Emphasis constructs should only be recognised when there is an opening and closing emphasis mark. Emphasis should not be allowed to span paragraph boundaries. An emphasis marker (asterisk, slash, double-apostrophe, etc) is recognised as an opening mark when preceded by a left separator and followed by a non-blank character; and as a closing mark when preceded by a non-blank character and followed by a right separator.[7] Emphasis must not be empty but can be only one character long.

[7] Separators include blanks, dashes, apostrophes and quotation marks, in addition to which different kinds of opening parentheses are left separators, and punctuation marks and different kinds of closing parentheses are right separators.

markup level

This level has support for (almost) all non-extension-oriented markup: all the contructs on abbrev level, plus footnotes, everything in the sections environments and macro-based markup except w_crosslink, w_index and w_indexword. Support for m4 quoting is required, though only one level (that is, no need to implement nested quotes), as well as w_apo, w_bq and the rest of special characters described in the section output format quoting.

When (part of) something is m4 quoted, it should not be considered for macro expansion or other kinds of processing.

extension level

This level is meant to support users using their own extensions, as long as they don't do anything complicated. All the constructs on markup level are supported, plus proper m4 (nestable) quoting and everything in the section extension markup. In short, everything described in this document, with the exception of w_crosslink, w_index, w_indexword and some esoteric subtleties of abbreviation quoting should be supported.
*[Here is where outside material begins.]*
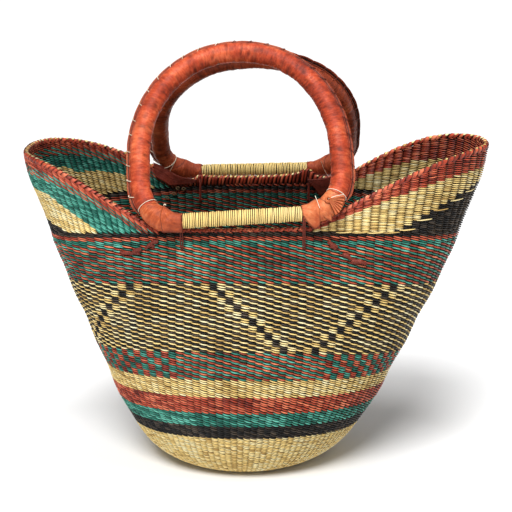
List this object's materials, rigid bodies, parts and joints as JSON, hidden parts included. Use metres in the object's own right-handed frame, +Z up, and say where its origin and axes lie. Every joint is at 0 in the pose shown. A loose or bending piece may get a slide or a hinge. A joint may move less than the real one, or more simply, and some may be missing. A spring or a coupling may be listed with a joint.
{
  "type": "woven grass basket",
  "caption": "Oval woven straw market basket with two raised ears, colour bands and two leather-covered ring handles that swing in tie straps.",
  "frame": {"origin": "middle of the bounding box at the flat base, where the basket stands", "axes": "+X along the long side of the oval opening, to the right seen from the front; -Y is the front; +Z is up"},
  "size_m": [0.4556, 0.231, 0.4229],
  "materials": {
    "natural_straw": "matte",
    "black_straw": "matte",
    "teal_straw": "satin",
    "red_straw": "satin",
    "red_leather": "gloss"
  },
  "bodies": {
    "root": {"base_disc": "natural_straw", "base_natural_band": "natural_straw", "low_black_band": "black_straw", "low_teal_band": "teal_straw", "low_red_band": "red_straw", "middle_natural_band": "natural_straw", "check_band": "teal_straw", "stripe_band": "natural_straw", "fine_red_teal_band": "red_straw", "teal_line": "teal_straw", "red_line": "red_straw", "black_line": "black_straw", "left_natural_wedge": "natural_straw", "left_teal_wedge": "teal_straw", "right_black_wedge": "black_straw", "right_natural_wedge": "natural_straw", "red_rim_rows": "red_straw", "rim_braid": "natural_straw", "front_left_tie_strap": "red_leather", "front_right_tie_strap": "red_leather", "rear_left_tie_strap": "red_leather", "rear_right_tie_strap": "red_leather"},
    "front_handle": {"front_handle_core": "natural_straw", "front_handle_sleeve": "red_leather", "front_handle_winding": "natural_straw", "front_handle_left_wrap": "red_leather", "front_handle_right_wrap": "red_leather"},
    "rear_handle": {"rear_handle_core": "natural_straw", "rear_handle_sleeve": "red_leather", "rear_handle_winding": "natural_straw", "rear_handle_left_wrap": "red_leather", "rear_handle_right_wrap": "red_leather"}
  },
  "joints": [
    {"name": "front_handle_swing", "type": "hinge", "parent": "root", "child": "front_handle", "pos_m": [-0.0122, -0.1074, 0.272], "axis": [0.998, 0, 0.0628], "range_deg": [0, 190]},
    {"name": "rear_handle_swing", "type": "hinge", "parent": "root", "child": "rear_handle", "pos_m": [-0.0016, 0.1074, 0.2718], "axis": [-0.9998, 0, -0.0209], "range_deg": [0, 190]}
  ]
}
Implementing w_define_env, define and friends will require at least some kind of macro processing capability. On this level, you don't have to implement arguments to macros; that's on the next level.

full compatibility level

All m4 constructs not already mentioned should be supported, in addition to the stuff in extension level. This includes a lot of stuff, and means you ended up reimplementing m4 after all.